I live in Lapeer, off of Pero Lk Rd. I saw a pileated woodpecker outside on my neighbors tree this morning. Beautiful bird, first time I have seen one. I have a picture but being my first time on here, I am unable to submit one.


----------



## M1Garand (Apr 12, 2006)

I used to have a pair of them around but I haven't seen them in quite a while. They'd occasionally come to my suet:










Their primary food is carpenter ants and beetle larvae so that tree probably had one or the other. 

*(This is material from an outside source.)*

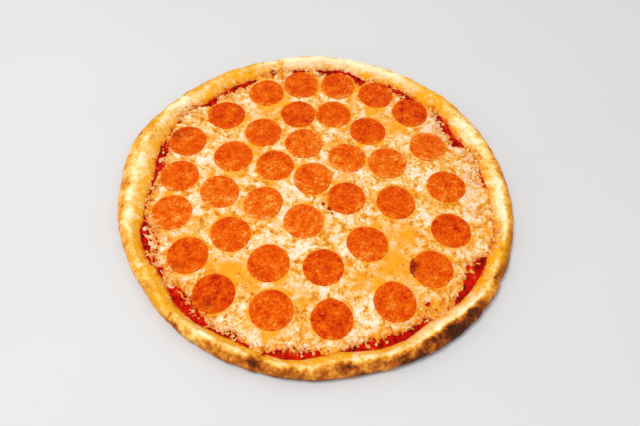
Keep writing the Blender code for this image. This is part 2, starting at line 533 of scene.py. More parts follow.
# How far the slope's foot lies from the CAD's, by bearing, in mm: negative is inwards
FOOT_SHIFT = {
    0: -3, 10: -4, 20: -3, 30: -8, 35: -6, 40: -3, 45: -1, 50: -6, 55: -5, 60: -4, 67: -5, 72: -6, 75: -9,
    78: -6, 80: -3, 85: -1, 90: -3, 100: -3, 110: 0, 118: -4, 125: -3, 135: -5, 140: -5.5, 145: -1, 150: 0,
    156: -2, 160: -5, 170: -6, 180: -8, 190: -3, 197: 0, 201: 4, 210: 4.5, 215: 0, 222: 0, 228: 3, 237: 2,
    242: -1, 250: -3, 260: -2, 264: -0.5, 269: -2, 275: -6, 280: -8, 285: -5, 292: -3, 300: -3, 305: -5,
    310: -7, 315: -6, 320: -3.5, 325: -2, 335: -0.5, 340: -1, 345: 1, 350: 1, 355: -1,
}
FOOT_OUT = 2.5              # and how far all of it moves outwards, in mm
# Browning of the rim's outer side, partly real browning and partly painted shade on the near side where it
# faces away from the light, and greasiness of its inner slope: bearing and amount
BROWNING_AND_SHADE = {
    0: 0.22, 18: 0.12, 30: 0.2, 45: 0.2, 55: 0.1, 75: 0.03, 108: 0.04, 120: 0.12, 135: 0.2, 150: 0.16,
    160: 0.3, 172: 0.16, 185: 0.11, 200: 0.14, 215: 0.17, 228: 0.17, 238: 0.2, 246: 0.27, 258: 0.32,
    270: 0.36, 282: 0.44, 292: 0.34, 302: 0.55, 312: 0.66, 320: 0.6, 328: 0.42, 336: 0.46, 343: 0.48,
    350: 0.36,
}
GREASE = {
    0: 0.2, 30: 0.25, 38: 0.5, 44: 0.7, 50: 0.95, 54: 0.65, 62: 0.52, 70: 0.5, 75: 0.38, 79: 0.24, 85: 0.28,
    95: 0.2, 105: 0.25, 112: 0.6, 119: 0.85, 126: 0.75, 135: 0.65, 145: 0.25, 155: 0.45, 168: 0.55,
    185: 0.55, 197: 0.75, 205: 0.85, 216: 0.9, 228: 0.95, 236: 0.7, 246: 0.6, 262: 0.65, 280: 0.95,
    288: 0.6, 300: 0.35, 312: 0.2, 320: 0.3, 330: 0.75, 342: 0.8, 352: 0.35,
}
# Greasy patches: bearing, share across the rim, half length round and across it in mm, amount
GREASE_SPOTS = (
    (51, 0.8, 26, 9, 1.3), (124, 0.72, 17, 9, 1.25), (138, 0.6, 16, 8, 0.5), (159, 0.75, 13, 7, 0.6),
    (75, 0.1, 6, 6, 0.9), (211, 0.6, 22, 9, 0.5), (226, 0.58, 20, 8, 0.55), (329, 0.5, 14, 6, 0.45),
    (342, 0.6, 16, 8, 0.6), (168, 0.85, 12, 5, 0.45), (66, 0.15, 10, 3, 0.4), (90, 0.12, 12, 3, 0.4),
    (272, 0.35, 20, 4, 0.4), (355, 0.8, 18, 4, 0.35), (98, 0.75, 10, 4, 0.2),
)
# Burnt sauce, most at the rim's foot: bearing, share across the rim, half lengths in mm, amount
SCORCHES = (
    (102.5, 0.03, 3.5, 1, 1), (111, 0.09, 3.5, 1.2, 1), (113.5, 0.12, 2.2, 0.9, 0.9),
    (119.5, 0.3, 3.2, 2.2, 0.6), (146, 0.08, 4, 1.4, 0.8), (167, 0, 6, 1.4, 0.7), (176, 0.02, 5, 1.2, 0.7),
    (213, 0.08, 3.5, 1.6, 0.9), (216.5, 0, 3.5, 2.2, 0.9), (187, 0, 4, 1.6, 0.6), (84, 0.06, 4, 1.2, 0.7),
    (304, 0, 6, 1.6, 0.7), (322, 0.05, 6, 1.6, 0.6), (245, 0.02, 5, 1.6, 0.5), (257.2, 0.46, 6, 7, 0.6),
    (258.6, 0.1, 3, 3, 0.7), (44, 0.04, 3, 2, 0.5), (127, 0.02, 3, 2, 0.7), (140, 0, 5, 2, 0.5),
)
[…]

The redhead woodpecker I've seen once myself. Their numbers are declining....but I just saw that their numbers are increasing in areas beavers are increasing due to flooded areas with dead snags. So may be a lack of nesting snags for them has a part in other areas.


----------



## Fishndude (Feb 22, 2003)

My parents have a cabin just north of Hale, MI, and we have had Pileated Woodpeckers since I was young. There were not real common when I grew up, but there are a LOT more of them now, than there were, then. I think what Linda posted is probably true - with the regrowing forests, after logging pretty much cleared all the land, many years ago, they are coming back strongly. They come to our suet feeders, and it always amazes me that they can hang on, and still bend enough on that small feeder to get the suet. There are a lot of oaks in our area, and LOTS of Carpenter Ants.


----------



## sopdan (Nov 28, 2004)

Last spring I saw one at Spring Mill Pond in Island Lake Rec Area, and another one at M-24/Columbiaville Rd.


----------



## 2PawsRiver (Aug 4, 2002)

This one showed up this morning. I always feel lucky to see one, even luckier to get a quick picture.


----------



## Fabner1 (Jan 24, 2009)

I have a pair in my woods near Gregory, Michigan. They are as big as a Crow and very noisy. Really neat to see them. They really work over the Ash trees. I call it Spalling the bark off. When I go down to cut wood they yell at me.


----------